Sözleşmede bir yılda satın alınacak akaryakıt miktarını bayii ile dağıtıcı karşılıklı mutabakatla belirlemelidir. Bayii bu hedefin ve ulaşılamadığı halde ödenecek cezai şartın belirlenmesinde bir değil iki kere düşünmelidir.

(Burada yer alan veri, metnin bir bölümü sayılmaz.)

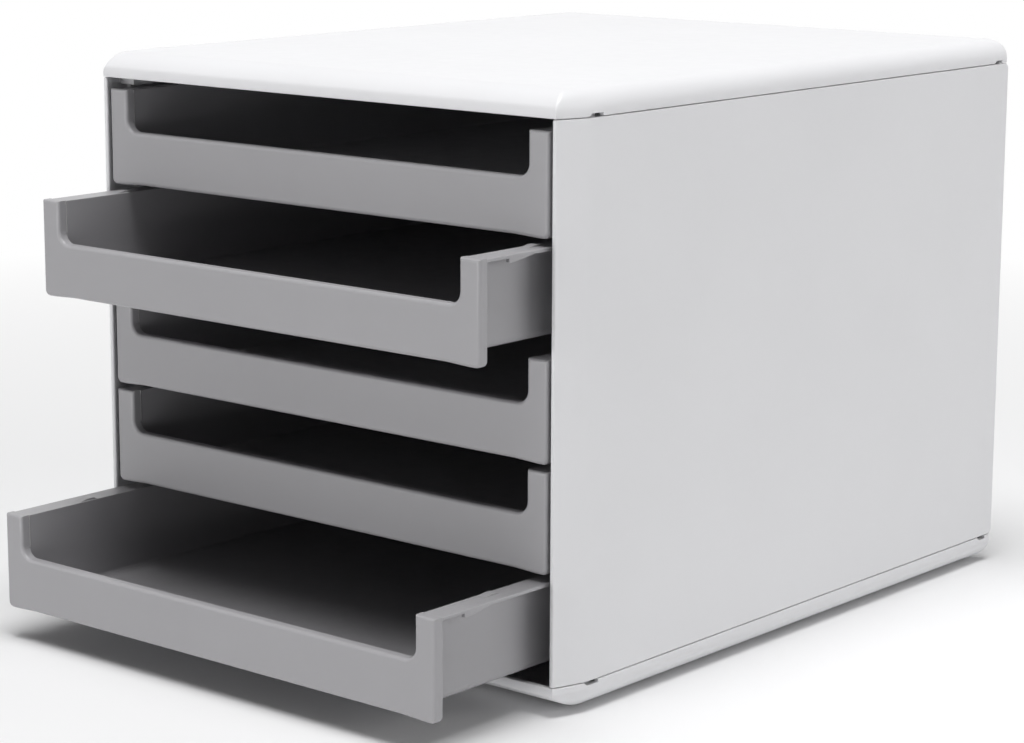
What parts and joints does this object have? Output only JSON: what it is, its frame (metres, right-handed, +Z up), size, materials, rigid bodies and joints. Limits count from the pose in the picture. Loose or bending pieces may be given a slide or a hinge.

12- İHTİLAF HALİNDE DELİLLER.
Dağıtıcı şirket ile bayi arasında ileride çıkabilecek ihtilaflar çerçevesinde elde güvenilir ve sağlıklı delillerin bulunabilmesi için dağıtıcı tarafından bayiye yapılan nakti yardım ve/veya ödemelerin fatıraya bağlanması, defterlere işlenmesi, ticari defterlerin sağlıklı tutulmasının temini ve alınan mal bedellerine ilişkin ödemelerin banka havalesi ile yapılarak defterlere işlenmesi sağlanmalıdır. Bu şekildeki çalışma, ihtilaf halinde bayinin haklılığını ispat bakımından kolaylık sağlayacaktır.
SONUÇ:
Yukarıda açıklamaya çalıştığım bayilerin sözleşmeleri imzalarken dikkat etmeleri gereken bu koşullar her bir sözleşme için aynı olmayıp sözleşmeler özelinde farklılıklar gösterebileceğinden, bu farklılıklar çerçevesinde her bir sözleşmenin somut durumu kapsamında koşulların ayrı ayrı değerlendirilerek dikkat edilmesi gerektiğini ifade etmek yanlış olmayacaktır.